* Given task: Make an exact copy of the lines below.

* Data provided:
________________

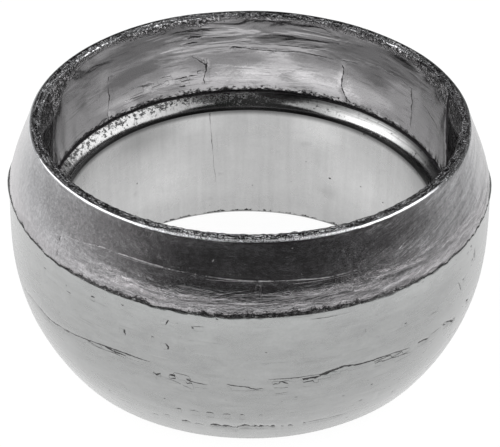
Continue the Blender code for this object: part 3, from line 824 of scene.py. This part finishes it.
class Recipe(Nodes):
    """A material's nodes: places in millimetres, numbers kept on the mesh, noises and bumps."""

    def __init__(self, name):
        self.material = bpy.data.materials.new(name)
        self.material.use_nodes = True
        super().__init__(self.material.node_tree)
        self.shader = self.tree.nodes["Principled BSDF"]
        self.point = self.add("TexCoord").outputs["Object"]
        in_mm = self.add("VectorMath", operation="SCALE")
        self.wire(in_mm, {"Vector": self.point, "Scale": 1000})
        parts = self.add("SeparateXYZ")
        self.feed(parts.inputs[0], in_mm.outputs[0])
        self.x, self.y, self.z = parts.outputs

    def radius(self, centre_x=0.0):
        """Distance from an upright line over centre_x: root of the squares of X less it and of Y."""
        across = self.less(self.x, centre_x)
        return self.sum("SQRT", self.line(across, across, self.both(self.y, self.y)))

    def field(self, name):
        """A number stored on the mesh."""
        return self.add("Attribute", attribute_name=name).outputs["Fac"]

    def noise(self, per_mm, detail=2.0, rough=0.5, shift=0.0, swirl=0.0):
        """Noise with its grains per millimetre: one number, or one each along X, Y and Z."""
        per_mm = per_mm if isinstance(per_mm, tuple) else (per_mm,) * 3
        place = self.add("Mapping")
        scale = tuple(1000 * value for value in per_mm)
        self.wire(place, {"Vector": self.point, "Location": (shift,) * 3, "Scale": scale})
        node = self.add("TexNoise")
        self.wire(node, {"Vector": place.outputs[0], "Scale": 1.0, "Detail": detail,
                         "Roughness": rough, "Distortion": swirl})
        return node.outputs["Fac"]

    def drawn_noise(self, value, across_mm, per_mm, detail=3.0, rough=0.6):
        """Noise in 4D: slow from place to place, quick as the given value changes."""
        node = self.noise(per_mm, detail, rough).node
        node.noise_dimensions = "4D"
        self.feed(node.inputs["W"], self.both(value, across_mm))
        return node.outputs["Fac"]

    def bump(self, height, depth_mm, below=None):
        """Tilts the shading normal as if the surface rose by the depth where the height is 1."""
        node = self.add("Bump", invert=depth_mm < 0)
        self.wire(node, {"Strength": 1.0, "Distance": abs(depth_mm) * MM, "Height": height})
        if below is not None:
            self.feed(node.inputs["Normal"], below)
        return node.outputs["Normal"]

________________

* Solved problem:
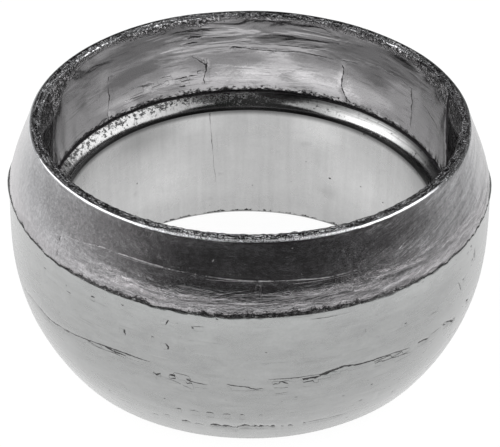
Continue the Blender code for this object: part 3, from line 824 of scene.py. This part finishes it.
class Recipe(Nodes):
    """A material's nodes: places in millimetres, numbers kept on the mesh, noises and bumps."""

    def __init__(self, name):
        self.material = bpy.data.materials.new(name)
        self.material.use_nodes = True
        super().__init__(self.material.node_tree)
        self.shader = self.tree.nodes["Principled BSDF"]
        self.point = self.add("TexCoord").outputs["Object"]
        in_mm = self.add("VectorMath", operation="SCALE")
        self.wire(in_mm, {"Vector": self.point, "Scale": 1000})
        parts = self.add("SeparateXYZ")
        self.feed(parts.inputs[0], in_mm.outputs[0])
        self.x, self.y, self.z = parts.outputs

    def radius(self, centre_x=0.0):
        """Distance from an upright line over centre_x: root of the squares of X less it and of Y."""
        across = self.less(self.x, centre_x)
        return self.sum("SQRT", self.line(across, across, self.both(self.y, self.y)))

    def field(self, name):
        """A number stored on the mesh."""
        return self.add("Attribute", attribute_name=name).outputs["Fac"]

    def noise(self, per_mm, detail=2.0, rough=0.5, shift=0.0, swirl=0.0):
        """Noise with its grains per millimetre: one number, or one each along X, Y and Z."""
        per_mm = per_mm if isinstance(per_mm, tuple) else (per_mm,) * 3
        place = self.add("Mapping")
        scale = tuple(1000 * value for value in per_mm)
        self.wire(place, {"Vector": self.point, "Location": (shift,) * 3, "Scale": scale})
        node = self.add("TexNoise")
        self.wire(node, {"Vector": place.outputs[0], "Scale": 1.0, "Detail": detail,
                         "Roughness": rough, "Distortion": swirl})
        return node.outputs["Fac"]

    def drawn_noise(self, value, across_mm, per_mm, detail=3.0, rough=0.6):
        """Noise in 4D: slow from place to place, quick as the given value changes."""
        node = self.noise(per_mm, detail, rough).node
        node.noise_dimensions = "4D"
        self.feed(node.inputs["W"], self.both(value, across_mm))
        return node.outputs["Fac"]

    def bump(self, height, depth_mm, below=None):
        """Tilts the shading normal as if the surface rose by the depth where the height is 1."""
        node = self.add("Bump", invert=depth_mm < 0)
        self.wire(node, {"Strength": 1.0, "Distance": abs(depth_mm) * MM, "Height": height})
        if below is not None:
            self.feed(node.inputs["Normal"], below)
        return node.outputs["Normal"]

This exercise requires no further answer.